CH4–N2, NH3–N2, H2O–N2 and HF–N2 complexes: Ab initio studies and comparisons—transition to hydrogen bonding

Abstract

Geometry optimizations on a set of structures for the CH4–N2, NH3–N2, H2O–N2 and HF–N2 complexes were performed using coupled cluster CCSD(T) methods with augmented correlation consistent basis sets up to the five-zeta level (AV5Z). Corrections for the basis set superposition error were applied. Most stable for CH4–N2 is a structure with N2 facing three hydrogens of CH4 in T-shape. For NH3–N2, two structures were found to have equal dissociation energies, one with N2 facing N of NH3, corresponding to the structure predicted and confirmed by microwave spectroscopy, the other being hydrogen-bonded. For H2O–N2 and HF–N2, the hydrogen-bonded structure (X–H···N) is most stable. Dissociation energies De increase from 159 cm−1 to 246 cm−1 to 428 cm−1 to 800 cm−1 along this series.

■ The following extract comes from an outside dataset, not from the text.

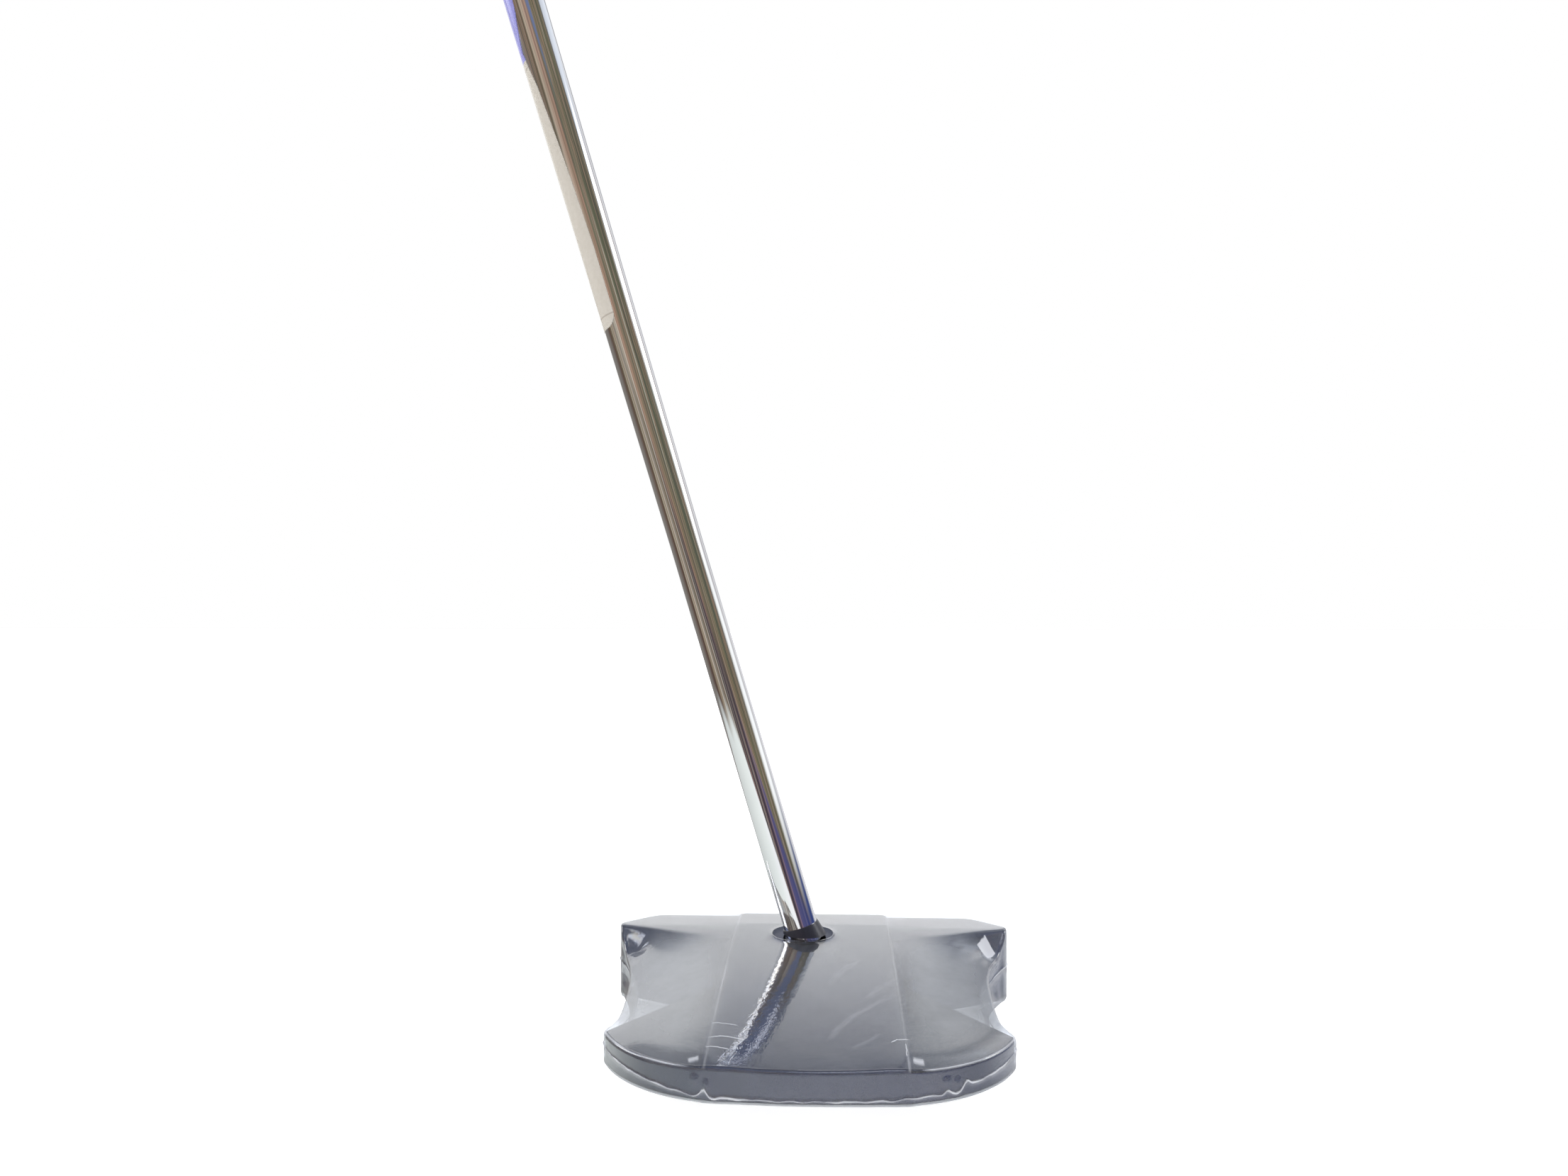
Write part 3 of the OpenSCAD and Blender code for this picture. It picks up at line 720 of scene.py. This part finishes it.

For the hydrogen-bonded structures, the X–N and X–H distances decrease along the series. Both X–H–N and H–N–N angles are around 145° (most bent) for NH3–N2, around 170° (near linear) for H2O–N2 and 180° (linear) for HF–N2. Upon complexation, dipole and quadrupole moments generally increase. Harmonic vibrational frequencies and IR intensities were calculated by the Moller–Plesset MP2/AVQZ method. Frequencies of the intermolecular vibrational modes increase from CH4–N2 to HF–N2. Infrared intensities of the highest frequency intermolecular modes increase from 0.004 km/mol for CH4–N2 to 120 km/mol for HF–N2. Intensities of the stretching modes increase well over the monomer values in going across this series of complexes, particularly for H2O–N2 and HF–N2. Calculated redshifts of the stretching modes are 83 cm−1 for HF–N2 (43 cm−1 experimentally). Results are compared with those of corresponding XHn–O2 complexes.